Indeed, a little less than two years ago tensions grew high when the ultra-Orthodox demanded responsibility for a local mikve ritual bath and, more recently, there have been several violent incidents on public buses that have been declared “mehedrin” or gender-segregated. The national-religious camp has already started to address the latter issue and will soon launch a counter-campaign called “Take a Seat” to fight the practice, which is illegal.
One woman who will likely abstain from taking part in planned civil disobedience against the segregated buses is recent US immigrant Rachel Levin Weinstein.
Weinstein, who moved to Beit Shemesh with her family in July, accidentally found herself on a “mehedrin” bus and describes the experience as “very traumatic.”

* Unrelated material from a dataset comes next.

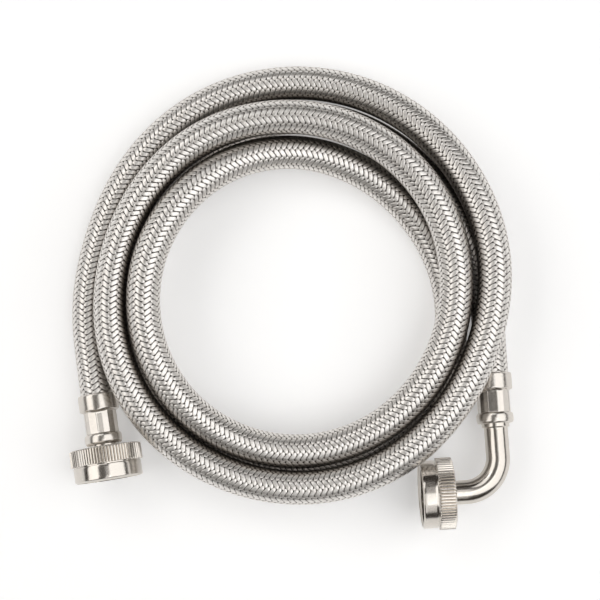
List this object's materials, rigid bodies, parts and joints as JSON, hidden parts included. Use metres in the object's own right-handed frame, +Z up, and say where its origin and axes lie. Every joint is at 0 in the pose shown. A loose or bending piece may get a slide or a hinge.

Writing about it on her blog http://rachelsjourneytotheholyland.blogspot.com, Weinstein, who refused to sit at the back of the bus despite threats from haredi passengers, labeled the post: “Rosa Parkenstein has arrived,” a reference to Rosa Parks, the black woman whose refusal to give up her seat to make room for a white passenger sparked the Montgomery Bus Boycott in Alabama in 1955.
“As we got on the bus, a man told my husband that it was a segregated bus,” Weinstein recalled. “I turned round to him and said, “Well it’s not segregated for me” and I sat down near the front.”
Weinstein said she was then verbally attacked by a woman who called her a “shiksa” and a “whore.”
“I was shaking and so angry, but I refused to move,” she said. “I do not understand this behavior, a Jew is a Jew and it should make no difference where I sit on a bus.”
A request from The Jerusalem Post to interview the mayor did not receive a response.
However, municipal spokesman Matitiyahu Rosensweig commented: “We have nothing new to say on this matter, it is not a new issue. Despite the involvement of national government offices in the [Bnot Orot girls school], which has served to disrupt our efforts, the mayor continues to make efforts to solve the problem and bring the two sides together.”